Woodlawn Baptist Church
October 9, 2005
Introduction
(From Pastor Timothy Peck)Over the last several years motivational posters have been very popular. You know what I mean: those posters with a photograph of a landscape or usually of an athlete with an inspirational saying underneath the picture. People hang them in their offices or in workplaces to motivate and encourage others.
Well, a company came out that decided to put out some de-motivational posters. I’d like to share a few of them with you as we start today.
• A poster for mistakes says, “It could be that the purpose of your life is only to serve as a warning to others.
• One for doubt says, “In the battle between you and the world, bet on the world.”
• A poster for humiliation says, “The harder you try, the dumber you look.”
• I like the one for losing, “If at first you don’t succeed, it could be that losing is just your style.”
• The poster for despair says, “It’s always darkest just before it goes pitch black.”
We really don’t need posters to help us be “de-motivated.” It is easier to be down and out or discouraged than it is to be positive, fresh and excited all the time. You can imagine how Dr. Lenore Campbell felt when he went to see a patient who was coming out of anesthesia. He wrote in a medical journal that as he walked in the room some church bells sounded far off in the distance. The woman stirred and he heard her mutter, “I must be in heaven.” At that moment she looked up and saw him and said, “No, I can’t be. There’s Dr. Campbell.”

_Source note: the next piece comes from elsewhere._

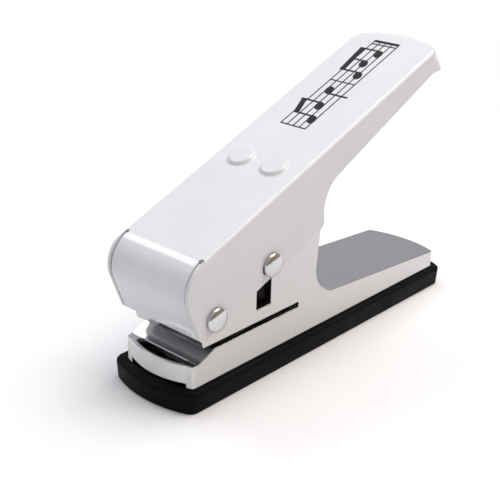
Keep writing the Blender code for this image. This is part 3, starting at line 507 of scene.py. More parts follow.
def bow(radius, half_width):
    """Front arc of the lip, at a radius from its centre, out to a half width."""
    half = math.degrees(math.asin(half_width / radius))
    return arc((0, LIP_APEX_Y + LIP_ARC_RADIUS), radius, 270 - half, 270 + half, BOW_STEPS)


casting = add_piece("plated_casting", across(casting_side(), -HALF_WIDTH, HALF_WIDTH), chrome())
corner = [(HALF_WIDTH - CORNER_BREAK_WIDTH, LIP_CORNER_Y),
          (HALF_WIDTH, LIP_CORNER_Y + CORNER_BREAK_LENGTH)]
plan = ([(-x, y) for x, y in reversed(corner)] + bow(LIP_ARC_RADIUS, FACET_X) + corner
        + end_arc(HALF_WIDTH, DECK_ARC_RADIUS, DECK_APEX_Y, DECK_CORNER_RADIUS, True))
carve(casting, upright(plan, FOOT_Z - PAST, EAR_TOP_Z + PAST), "INTERSECT")

inside = HALF_WIDTH - CAVITY_WALL
cavity_plan = bow(LIP_ARC_RADIUS - LIP_WALL, inside)
cavity_plan += end_arc(inside, DECK_ARC_RADIUS - CAVITY_WALL, DECK_APEX_Y - CAVITY_WALL,
                       DECK_CORNER_RADIUS, True)
cavity_side = [(LIP_APEX_Y, FOOT_Z - PAST), (LIP_APEX_Y, LIP_Z - RAMP_SKIN),
               (RAMP_FOOT_Y, LIP_Z - RAMP_SKIN), (RAMP_FOOT_Y + RAMP_LENGTH, CAVITY_Z),
               (DECK_START_Y, CAVITY_Z), (DECK_START_Y, deck_z(DECK_START_Y) - DECK_SKIN),
               (DECK_APEX_Y, deck_z(DECK_APEX_Y) - DECK_SKIN), (DECK_APEX_Y, FOOT_Z - PAST)]
cavity = add_piece("cavity", upright(cavity_plan, FOOT_Z - PAST / 2, GUIDE_Z))
carve(cavity, across(cavity_side, -HALF_WIDTH, HALF_WIDTH), "INTERSECT")
carve(casting, loosen(cavity))

mouth = bow(LIP_ARC_RADIUS - LIP_WALL, MOUTH_HALF_WIDTH)
mouth += [(MOUTH_HALF_WIDTH, RAMP_FOOT_Y), (-MOUTH_HALF_WIDTH, RAMP_FOOT_Y)]
carve(casting, upright(mouth, LIP_Z - RAMP_SKIN - PAST / 2, LIP_Z + PAST))
carve(casting, block((-FACET_X, FACET_X), (LIP_APEX_Y - PAST, LIP_CORNER_Y + CORNER_BREAK_LENGTH),
                     (FOOT_Z - PAST, LIP_NOTCH_Z)))
throat_middle_z = JAW_Z + THROAT_HEIGHT / 2
carve(casting, upright(plectrum(DIE_SEAT_GROWTH), FOOT_Z - PAST, throat_middle_z))
carve(casting, upright(plectrum(GUIDE_GROWTH), throat_middle_z, GUIDE_Z + PAST))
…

The truth is that we get down about many things. Maybe you’re not as healthy as you used to be. You try to do things you used to do, but you don’t have the stamina for it anymore. I know the feeling, and I know that it can be depressing when we finally look in the mirror and realize we’re not as strong as we used to be or as fit as we used to be. You try to make a muscle and there’s more hanging under your arm than is on top of it. Some of you are getting on up there in age, and you’ve told me what it’s like to realize your driving skills are diminishing, or getting up and getting ready for church is a struggle.
It’s not just our physical condition; we get discouraged about any number of things. Sometimes our personal relationships aren’t what they ought to be. We look back and conclude that what we have today or what we enjoy today or where we are today pales in comparison to yesterday. This church isn’t like the one you used to attend; the products you buy aren’t as good as the ones they used to sell. The service at Lowe’s isn’t as good as what you used to get at the local hardware store. “The good old days.”
As much as that kind of discouragement can affect us and get us down, there’s another kind that I want to deal with, and that’s the discouragement and dissatisfaction that comes when our experiences of God are not what they used to be or what they ought to be. Most of us can think back and remember times when we were really close to God, those “mountaintop” experiences when God was so real and your view of life and the world was fresh and exciting.
We remember those times and try to reproduce them. We pray a little harder or a little longer. We read our Bibles more, get up earlier, begin this study or join that group hoping that this experience of God will get you back where you used to be.
In the text we’ll read this morning, Israel faced a similar kind of discouragement. They were in the beginning stages of rebuilding the temple at Jerusalem, but their memories of days gone by got them down. It happens to all of us as we relate to God and the things of God. But is that as good as it gets? Are we to live with disappointment and only the memories of better days? You miss a favorite mentor or pastor. You miss a great church or period of history in your church. You miss that closeness to God: you miss the mountaintop. In this message I want to ask and answer the question, How do we get it back?
Be Honest About The Past
Let’s read Haggai 2:1-3.
“In the seventh month, in the one and twentieth day of the month, came the word of the Lord by the prophet Haggai, saying, Speak now to Zerubbabel the son of Shealtiel, governor of Judah, and to Joshua the son of Josedech, the high priest, and to the residue of the people, saying, Who is left among you that saw this house in her first glory? And how do ye see it now? Is it not in your eyes in comparison of it as nothing?